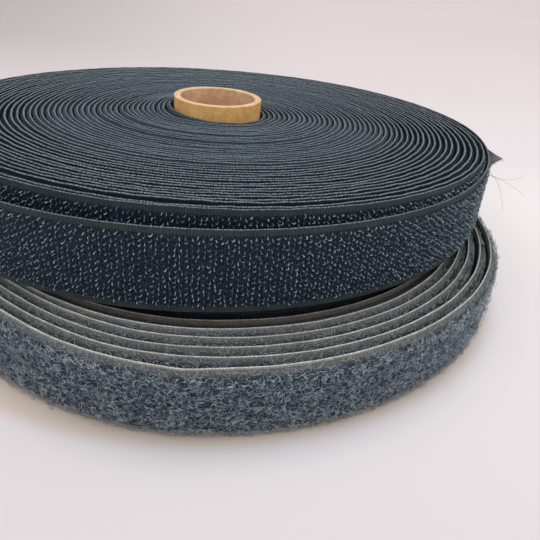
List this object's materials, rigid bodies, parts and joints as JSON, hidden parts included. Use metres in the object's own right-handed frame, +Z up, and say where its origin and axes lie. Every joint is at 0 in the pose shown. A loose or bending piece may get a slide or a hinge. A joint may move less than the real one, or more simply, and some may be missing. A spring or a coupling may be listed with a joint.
{
  "type": "hook and loop tape roll",
  "caption": "Roll of woven hook tape resting on a roll of loop tape, each wound on a paper core, with the hook tape's last turn slipped down and its cut end springing out.",
  "frame": {"origin": "on the surface the pair stands on, under the middle of its outline", "axes": "+Z up along the cores' common axis; -Y is the front of the picture's view and +X its right"},
  "size_m": [0.1892, 0.2014, 0.0508],
  "materials": {
    "core_liner_paper": "matt glued paper plies, pinkish brown, fluffy where cut",
    "core_face_paper": "matt tan kraft paper",
    "hook_tape": "dark navy woven nylon with stiff monofilament hooks and bare woven edges",
    "loop_tape": "blue-grey woven nylon with a brushed pile of loops and bare woven edges"
  },
  "bodies": {
    "loop_core": {"loop_core_inner_plies": "core_liner_paper", "loop_core_face_ply": "core_face_paper"},
    "loop_pack": {"loop_tape_packed_turns": "loop_tape", "loop_tape_outer_turns": "loop_tape"},
    "loop_tape_end": {"loop_tape_free_end": "loop_tape"},
    "hook_core": {"hook_core_inner_plies": "core_liner_paper", "hook_core_face_ply": "core_face_paper"},
    "hook_pack": {"hook_tape_packed_turns": "hook_tape", "hook_tape_outer_turns": "hook_tape"},
    "hook_tape_end": {"hook_tape_free_end": "hook_tape"}
  },
  "joints": [
    {"name": "loop_roll_turn", "type": "hinge", "parent": "loop_core", "child": "loop_pack", "pos_m": [0.00048, 0.00736, 0.01], "axis": [0, 0, 1], "continuous": true},
    {"name": "loop_end_peel", "type": "hinge", "parent": "loop_pack", "child": "loop_tape_end", "pos_m": [-0.01257, 0.08926, 0.01], "axis": [0, 0, 1], "range_deg": [0, 75]},
    {"name": "hook_roll_lift", "type": "slide", "parent": "loop_core", "child": "hook_core", "axis": [0, 0, 1], "range_m": [0, 0.06]},
    {"name": "hook_roll_turn", "type": "hinge", "parent": "hook_core", "child": "hook_pack", "pos_m": [0.00048, 0.00736, 0.0357], "axis": [0, 0, 1], "continuous": true},
    {"name": "hook_end_peel", "type": "hinge", "parent": "hook_pack", "child": "hook_tape_end", "pos_m": [0.08412, 0.04614, 0.0329], "axis": [0, 0, 1], "range_deg": [0, 75]}
  ]
}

++++++++++++++++++++

- _Task directions_
Write out the material exactly as given.

- _Solved problem_
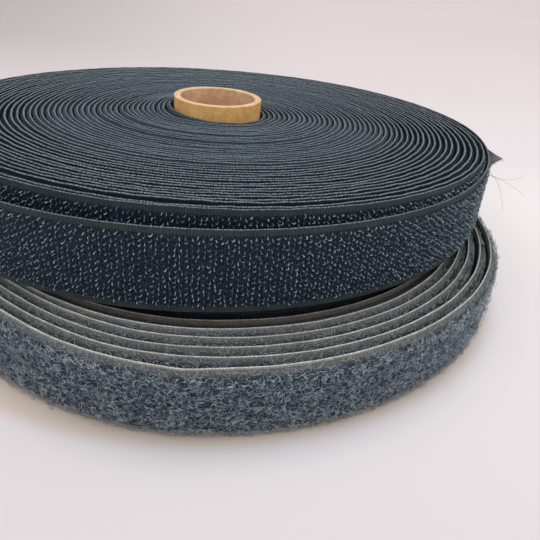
List this object's materials, rigid bodies, parts and joints as JSON, hidden parts included. Use metres in the object's own right-handed frame, +Z up, and say where its origin and axes lie. Every joint is at 0 in the pose shown. A loose or bending piece may get a slide or a hinge. A joint may move less than the real one, or more simply, and some may be missing. A spring or a coupling may be listed with a joint.
{
  "type": "hook and loop tape roll",
  "caption": "Roll of woven hook tape resting on a roll of loop tape, each wound on a paper core, with the hook tape's last turn slipped down and its cut end springing out.",
  "frame": {"origin": "on the surface the pair stands on, under the middle of its outline", "axes": "+Z up along the cores' common axis; -Y is the front of the picture's view and +X its right"},
  "size_m": [0.1892, 0.2014, 0.0508],
  "materials": {
    "core_liner_paper": "matt glued paper plies, pinkish brown, fluffy where cut",
    "core_face_paper": "matt tan kraft paper",
    "hook_tape": "dark navy woven nylon with stiff monofilament hooks and bare woven edges",
    "loop_tape": "blue-grey woven nylon with a brushed pile of loops and bare woven edges"
  },
  "bodies": {
    "loop_core": {"loop_core_inner_plies": "core_liner_paper", "loop_core_face_ply": "core_face_paper"},
    "loop_pack": {"loop_tape_packed_turns": "loop_tape", "loop_tape_outer_turns": "loop_tape"},
    "loop_tape_end": {"loop_tape_free_end": "loop_tape"},
    "hook_core": {"hook_core_inner_plies": "core_liner_paper", "hook_core_face_ply": "core_face_paper"},
    "hook_pack": {"hook_tape_packed_turns": "hook_tape", "hook_tape_outer_turns": "hook_tape"},
    "hook_tape_end": {"hook_tape_free_end": "hook_tape"}
  },
  "joints": [
    {"name": "loop_roll_turn", "type": "hinge", "parent": "loop_core", "child": "loop_pack", "pos_m": [0.00048, 0.00736, 0.01], "axis": [0, 0, 1], "continuous": true},
    {"name": "loop_end_peel", "type": "hinge", "parent": "loop_pack", "child": "loop_tape_end", "pos_m": [-0.01257, 0.08926, 0.01], "axis": [0, 0, 1], "range_deg": [0, 75]},
    {"name": "hook_roll_lift", "type": "slide", "parent": "loop_core", "child": "hook_core", "axis": [0, 0, 1], "range_m": [0, 0.06]},
    {"name": "hook_roll_turn", "type": "hinge", "parent": "hook_core", "child": "hook_pack", "pos_m": [0.00048, 0.00736, 0.0357], "axis": [0, 0, 1], "continuous": true},
    {"name": "hook_end_peel", "type": "hinge", "parent": "hook_pack", "child": "hook_tape_end", "pos_m": [0.08412, 0.04614, 0.0329], "axis": [0, 0, 1], "range_deg": [0, 75]}
  ]
}